Ela chega a ser claustrofóbica, fria e castradora, ele é a frieza da razão
impondo-se ao tecido emocional que afasta mãe e filha. Esta, sentimentalmente
fragilizada, aprenderá a superar as inclinações poéticas com o chicote da
filosofia. Sem mãos ambas, mãe e filha, porque o que ressalta da relação é o
desamparo de dois seres ligados pela consanguinidade, mas entregues a si
próprios na solidão das suas vidas.
Referências ao Facebook, ao Youtube e a
Lisboa permitem-nos situar o romance no tempo e no espaço, apesar dos hiatos que
Valério Romão introduziu numa narrativa não linear. A linguagem é sóbria, embora
o estilo penda amiúde para uma violência emocional segura de si mesma. Um episódio marcante, pelo que tem de definidor das personalidades
envolvidas, surge quando Eugénia desespera com a perda de uma gata. O que faz Virgínia?
«Trouxe-me um alguidar vazio para o quarto, meteu-mo ao lado da cama e
declarou, Eugénia, chore aqui para dentro, não desperdice nem uma lágrima,
acendi uma velinha a Santo Antão, padroeiro e protector dos animais e
disse-lhe, meu Santo, ajude a minha filha (…) a encontrar a Maria, prometo-lhe
um alguidar de amor e sofrimento medido em lágrimas se encontrarmos a gatinha
sã e salva, e, apontando para mim, chore, Eugénia, chore como nunca chorou, que
um alguidar deste tamanho ainda leva algum tempo a encher» (p. 61).
Subitamente, o «alguidar de amor e sofrimento medido em lágrimas» ganha uma
dimensão simbólica fortíssima nesta história. É como se ao longo do romance ele
fosse sendo preenchido com desastres e frustrações, a doença e a incerteza, amores
falhados, ruína e desprezo, agrura, ódio, medo, solidão, ressabiamentos,
abandono, desamparo, é como se ao longo do romance aquele recipiente de
sofrimento fosse não apenas um talismã da esperança, mas a urna onde mãe e
filha depositam os restos mortais de um pai ausente, cadáver perdido em memórias turvas.
Quando Eugénia chega a casa, vinda da festa de final de
curso, Virgínia diz-lhe: «a vida é isto, Eugénia, desordem, confusão, o mundo é
isto, a força das nossas mãos sem a tenacidade do coração é espúria e incerta e
a força das nossas mãos sem a lucidez da razão é violenta e boçal» (pp. 93-94).
Dirá mais este aforismo da mãe ou da filha?
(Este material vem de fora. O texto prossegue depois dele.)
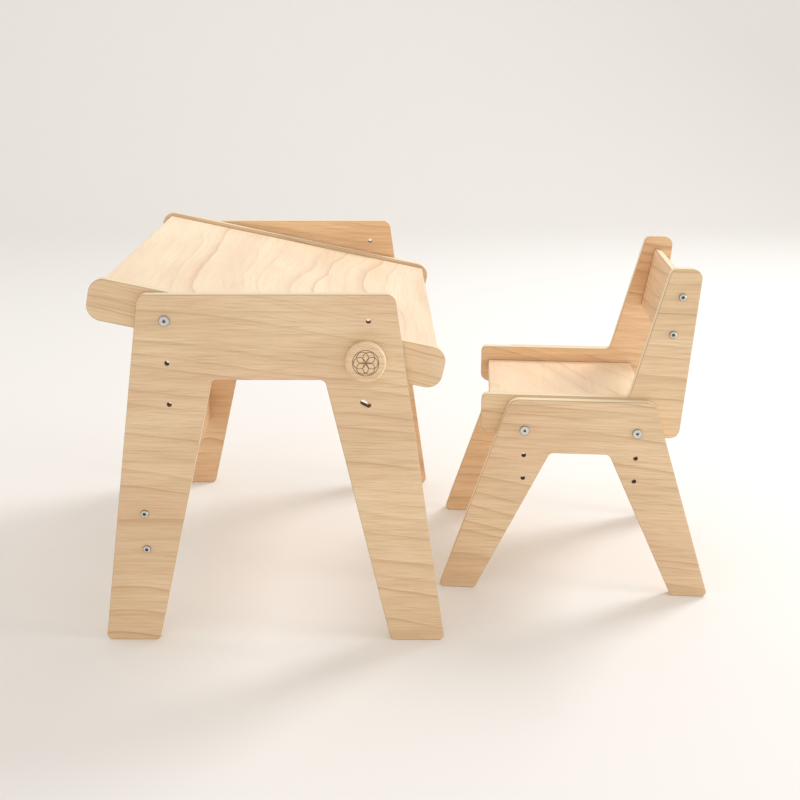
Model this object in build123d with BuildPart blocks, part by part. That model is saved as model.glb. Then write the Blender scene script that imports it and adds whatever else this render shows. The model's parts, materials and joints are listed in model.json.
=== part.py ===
from build123d import *
from math import cos, radians, sin
import os

# A child's plywood table with a tilting top, and the plywood chair that goes with it.
# Millimetres. +Z is up, +X runs from the table to the chair, +Y runs across both of them.
# The origin is on the floor, under the middle of the whole set.
# "Near" names the -Y side of a piece and "far" its +Y side. A side is -1 (near) or +1 (far).

# ---------- driving dimensions ----------
NEAR, FAR = -1, 1
SIDES = (NEAR, FAR)

ply = 15                    # thickness of every board but the backrest
edge_round = 1.5            # sanded edges of the boards
table_x = -217.5            # middle of the table frames
chair_x = 241.0             # middle of the chair
chair_turn = 5              # the chair stands turned clockwise by this angle

# Table frames: one A-shaped board on each side
table_width = 616           # outer face to outer face
frame_height = 500
frame_top_half = 167
frame_foot_half = 240
frame_opening_height = 385
frame_opening_half = 75
frame_inner_foot_half = 164
row_heights = (465.2, 408.2, 351.2)     # rows of holes for the tabletop's bolts
row_half_span = 132.5
hole_radius = 3.5

# Tilting top: u runs along the top from the pivot, w runs square to it
tilt = 12
pivot_x = -133
pivot_z = 465.2
rail_back, rail_front = -106, 372.4     # ends of a rail along u
rail_bottom, rail_top = -22.3, 34.3     # edges of a rail along w
rail_corner = 20
rail_gap = 1.5              # free space between a frame and a rail
top_back, top_front = -93, 360.5        # edges of the tabletop board along u
top_surface = 28.8          # the rails stand proud of this height
rail_screw_places = (40, 135, 230)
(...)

Será ele definidor de uma ou
de outra? Não poderá resultar do que numa se reflecte da outra? É neste jogo de
reflexos que Virgínia determina Eugénia e Eugénia determina Virgínia, ambas
reflectindo-se num alguidar repleto de lágrimas — «Animais à espera da redenção
pela espora…» (p. 114) —, lágrimas que podiam ser cinza, por no final ficarmos
também nós, leitores, sozinhos perante o afastamento das personagens.
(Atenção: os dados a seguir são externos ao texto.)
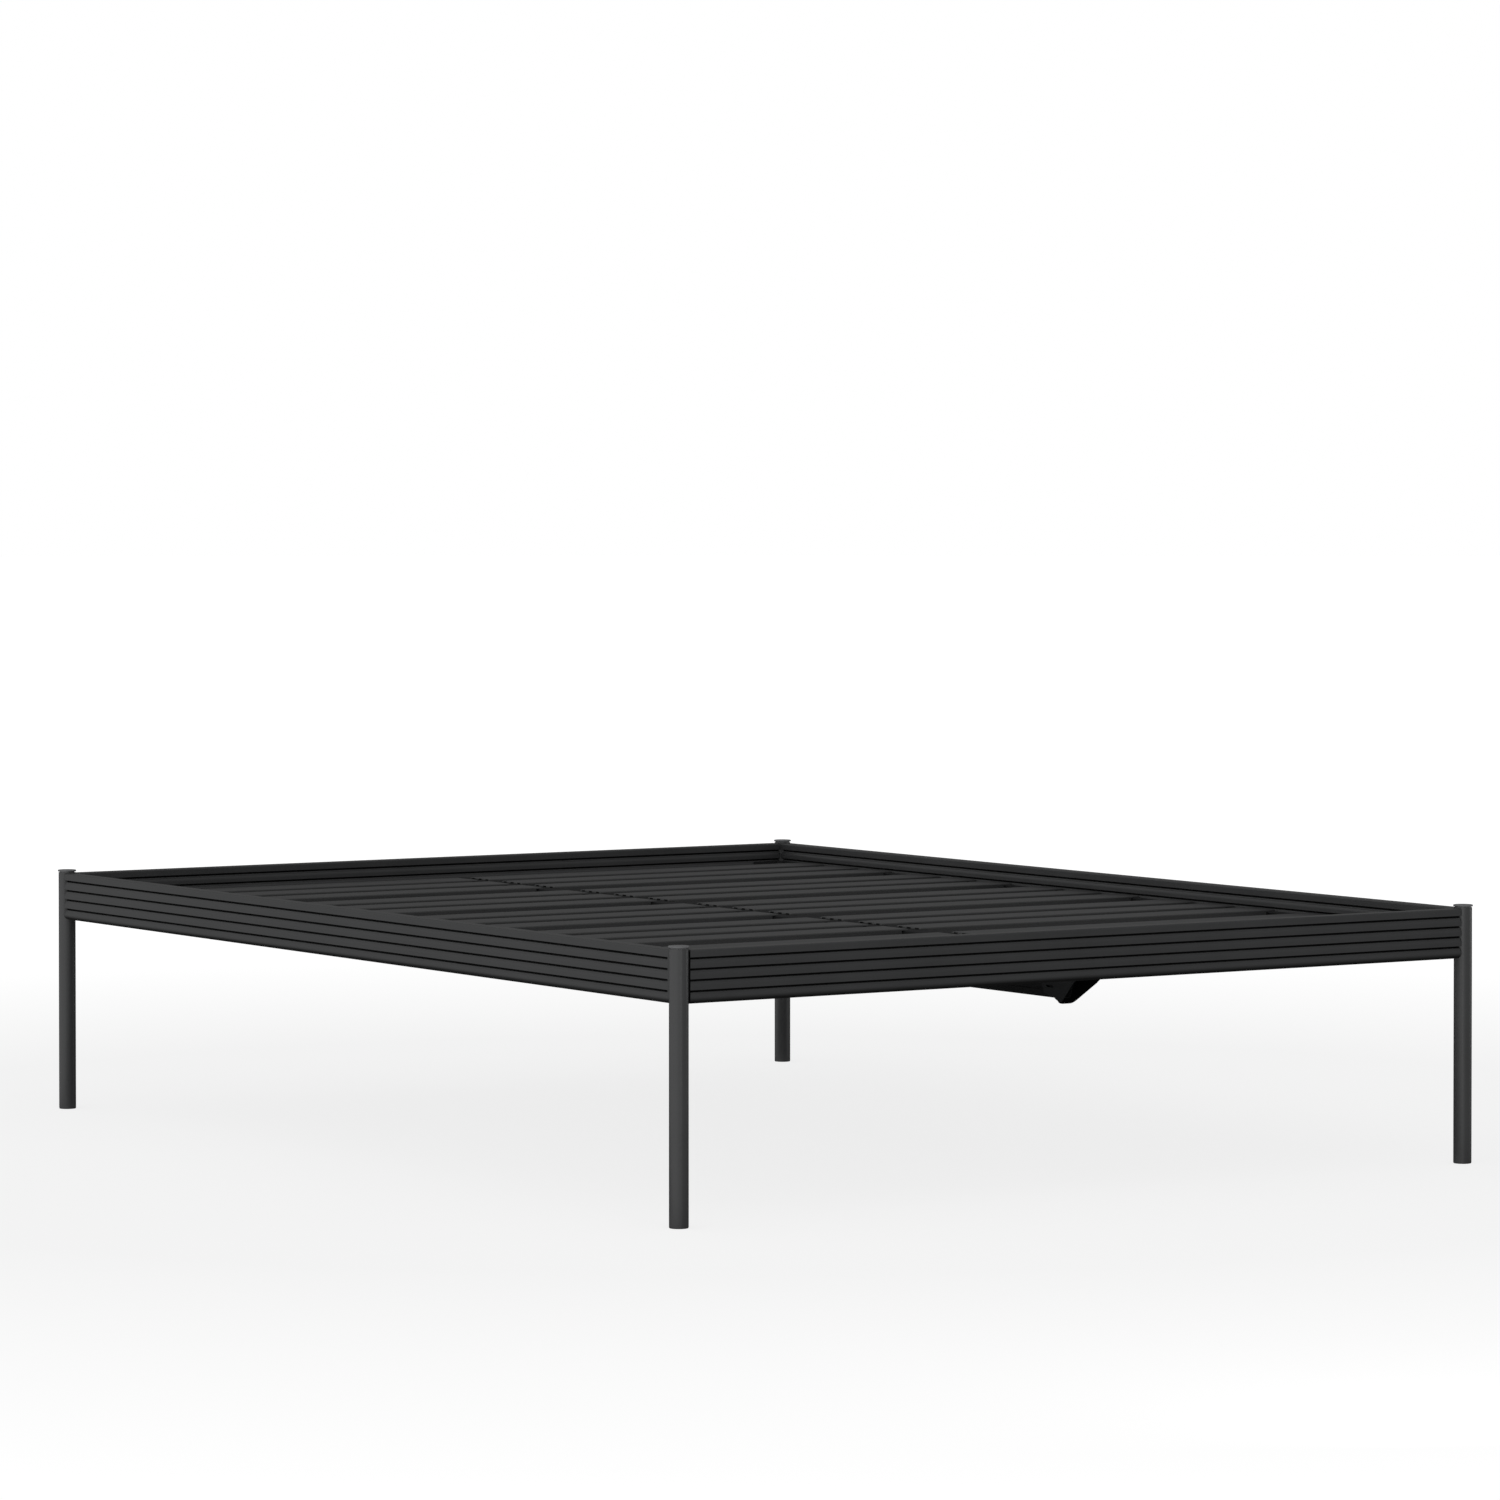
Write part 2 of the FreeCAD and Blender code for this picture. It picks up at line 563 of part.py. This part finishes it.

Talvez seja este o maior conseguimento do livro, gerar entre as personagens e o leitor
uma cumplicidade que nunca chega a ser invasiva, para no final tudo reduzir a
um quotidiano que é em si mesmo retrato desgastado pela passagem do
tempo, um rosto a desfigurar-se na memória, a imagem devorada pelo
esquecimento. Se a doença de Alzheimer faz parte do processo, não é o que
define a narrativa. Ela é apenas mais um elemento, porventura derradeiro, nesse
complexo processo de esquecimento, perda e abandono que excede as fronteiras do
que pode ser definido enquanto doença. No limite, é da doença de se estar vivo
que aqui se trata: «o acidente que começou no hospital onde nos arrancaram à
palmada a primeira respiração» (pp. 193-194).